# Understanding Rescues- Please Help



## aaron.whitney (Oct 7, 2007)

I am trying to understand rescue organizations and I can use all the help that the members of this forum are willing to offer. I have the following questions that I would like to hear your answers to. 
Why do breed specific rescues exist?
What can people expect when they contact a breed specific rescue (are they wrong in looking for a pure breed dog from a rescue)?
Do any rescue organizations differentiate between pure breed and mixed breed dogs?


----------



## LadyHawk (Jan 19, 2005)

every rescue I have ever dealt with (and I offer assistance to four rescues- two of which are non- purebred rescues) differs from the next. 
Why a specific breed rescue?
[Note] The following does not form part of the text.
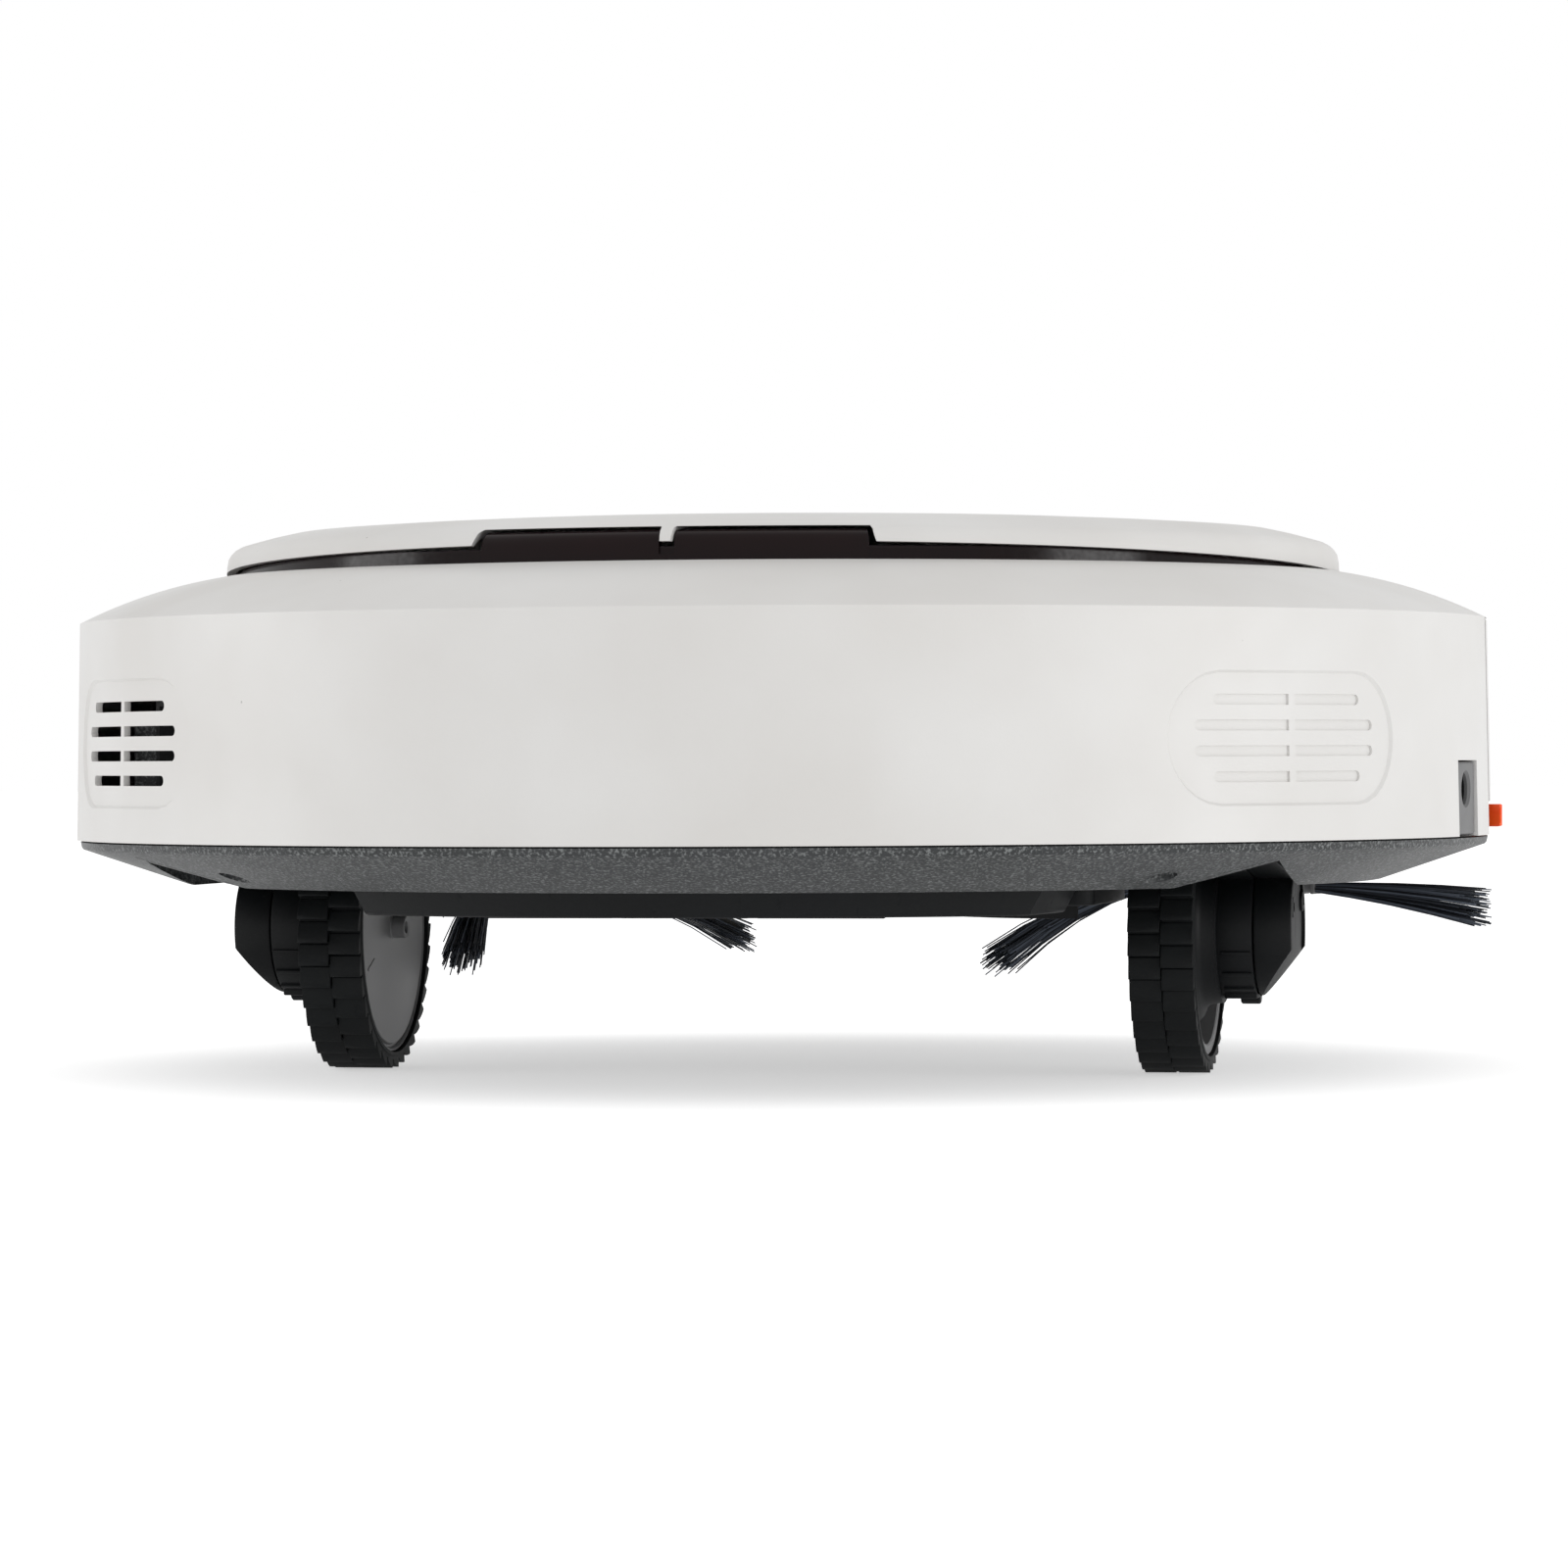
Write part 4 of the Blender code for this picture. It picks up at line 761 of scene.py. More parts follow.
def chassis(segments):
    """The black tray: conical flank, wheel wells, brush chamber, castor cup and screw holes."""
    b = BOTTOM_Z
    outline = [(0, b), (BOTTOM_R - 0.4, b), (BOTTOM_R + 0.4, b + 0.12), (163.5, -2.15),
               (163.9, -1.7), (164.2, -0.4), (160, -0.4), (160, 10), (158, 10), (158, -1.5),
               (138.3, b + 2.5), (0, b + 2.5)]
    bm = spun(outline, segments)
    foot = b + 1
    wells = [room for _, side in SIDES for room in well_room(side, 2.0, foot)]
    bm = carved(bm, *wells, block((-84, -62, foot), (84, -12, 26)),
                rod(23, foot, 14, centre=(0, CASTOR_Y), segments=64), how="UNION")
    bm = carved(bm, under_flank(segments))
    deep = b - 5
    tools = []
    for _, side in SIDES:
        tools += [*well_room(side, 0.0, deep),
                  mirrored(rod(4.3, deep, 0, centre=(SIDE_BRUSH_X, SIDE_BRUSH_Y)), side),
                  rod(3.5, -14, -4, centre=heading(side * SCREW_DEG, SCREW_R)),
                  mirrored(rod(PIN_HOLE_R, 126, 130, "X", (PIVOT_Y, PIVOT_Z), 24), side)]
    door = block((DOOR_X[0] - GAP, DOOR_Y[0] - GAP, deep), (DOOR_X[1] + GAP, DOOR_Y[1] + GAP, 0))
    tools += [block((-79, -60, deep), (79, -14, 24)),
              block((-30, -64, 4), (30, -59, 20)),
              rod(21, deep, 12, centre=(0, CASTOR_Y), segments=64),
              rod(3.5, 11, 16, centre=(0, CASTOR_Y), segments=24),
              door,
              socket_room(-0.1),
              block((150, 10.2, 0.2), (168, 24.2, 20))]
    for name in ("front", "left", "right"):
        x, y = (middle(f"floor_sensor_{name}", axis) for axis in (0, 1))
        tools.append(rod(5.3, -14, 0, centre=(x, y)))
    return carved(bm, *tools)


def rear_plate():
    """The smooth plate under the rear: drafted sides, a rolled lower edge and three ribs."""
    rear = [heading(-37 + 74 * k / 48, 127.5) for k in range(49)]
    front = [(80, -72), (78, -66.5), (-78, -66.5), (-80, -72)]
    bm = extruded(rear + front, -16.0, BOTTOM_Z - 0.3)
    low = [v for v in bm.verts if v.co.z < -15]
    for v in low:
        v.co += Vector((-v.co.x, -90 - v.co.y, 0)).normalized() * 2.4
    edges = [e for e in bm.edges if all(v.co.z < -15 for v in e.verts)]
    bmesh.ops.bevel(bm, geom=edges, offset=1.2, segments=4, profile=0.5, affect="EDGES",
                    material=-1)
    x, y = PLATE_SCREW
    tools = [rod(2.6, -18, -15.2, centre=place, segments=24) for place in ((-x, y), (x, y))]
    ribs = [block((x - 14, -112, -16.35), (x + 14, -110.6, -15.9), 0.2) for x in (-30, 0, 30)]
    return joined(carved(bm, *tools), *ribs)


def crossed_screw(radius, low, high, centre, recess):
    """A pan-head screw seen from below, with a cross recess."""
    outline = [(0, low), (radius * 0.55, low + 0.04 * radius), (radius * 0.9, low + 0.28 * radius),
               (radius, low + 0.5 * radius), (radius, low + 0.8 * radius),
               (radius * 0.45, low + 0.8 * radius), (radius * 0.45, high), (0, high)]
    bm = lathed(outline, 32, centre=centre)
    x, y = centre
    arm, slim = radius * 0.55, radius * 0.11
    return carved(bm, block((x - arm, y - slim, low - 1), (x + arm, y + slim, low + recess)),
                  block((x - slim, y - arm, low - 1), (x + slim, y + arm, low + recess)))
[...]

Well There are folks whom BREED dogs for the right resons....they love and want to better the breed... then there are the rescues - the folks whom love the breed as much but also realize that there are too many ending up in shelters and pounds due to unforseeable-usually human- issues. 

No - no one is wrong in asking for a pure bred dog or for a mutt- it's all in the preferences..but if you DO want a PB dog, we often advocate adoption from the rescues as the demand is not meeting the sheer quantity of animals that are SO deserving of loving homes. 

Pure bred rescues often sprout by folks like you and I that have a love and affinity for a certain breed. 
Whether it be for Chinese Crested dogs, Tibetan Mastiffs , Shetland Sheepdogs or greyhounds...there are groups for each breed and for Heinz 57's as well.


----------



## Myamom (Oct 10, 2005)

Breed specific rescues exist because it's members love that particular breed and want to work to save them. I will say (and it's not done here) that it really upsets me when I see breed specific rescues get trashed on other forums calling them snobby, etc. EVERY rescue has to set parameters...no one can save everything out there that needs to be saved. It's no different than say.....a bird rescue, cat rescue, reptile rescue, puppy rescue, senior rescue, or all breed rescue that must contain it's rescue efforts to a particular state or their local community or shelter. You must set legitimate goals...or you will be overwhelmed very quickly. 

Breed specific rescues are also good because if someone out there is looking to adopt a purebred of a specific breed...their search is greatly narrowed down. They can seek out a rescue that is specializing in that particular breed. They will also be adopting from a group that knows the breed well...and can counsel them and offer them support, training and health tips related to that breed, insight on that breed's personality...and the security of knowing that rescue has the knowledge to temperment test that breed accurately as well as work on any issues. 

Yes...adopters go to breed specific rescues because for the most part...they are in love with that breed and want as purebred. Breed specific rescues do differentiate between pb and mixes...as they have chosen to specialize in pb's of a specific breed. (not that some don't take in mixes here and there) 

Many shelters are not comfortable with particular breeds as well, don't have the qualifications to assess them properly...or don't feel comfortable adopting them out to the general public (sometimes due to some issues the dog is displaying...sometimes just because) It's helpful and a relief at times...to shelters to have a knowledgeable source to turn the dog over to. Someone familiar with the breed and the knowledge to work with it accordingly and adopt it out appopriately.


----------



## LadyHawk (Jan 19, 2005)

well said MyaMom!


----------



## Myamom (Oct 10, 2005)

Oh Thanks Kate...I was hoping I made sense...lol.


----------



## Lauri & The Gang (Jun 28, 2001)

Breed specific rescues are great because the people involved KNOW the breed, can evaluate dogs and potential homes and make the right matches. They know any potential issues with their breed (Shepherds may try herding kids, Jack Russells need alot of exercise to minimize distruction, etc.).

People contacting a breed-specific rescue can expect to get in-depth information about that breed. They can expect to be questioned on why they want THAT breed and they may be told they are NOT right for that breed.

Some rescues work only with pure breds or very high mixes - some have less restrictions. It all depends on that rescue.


----------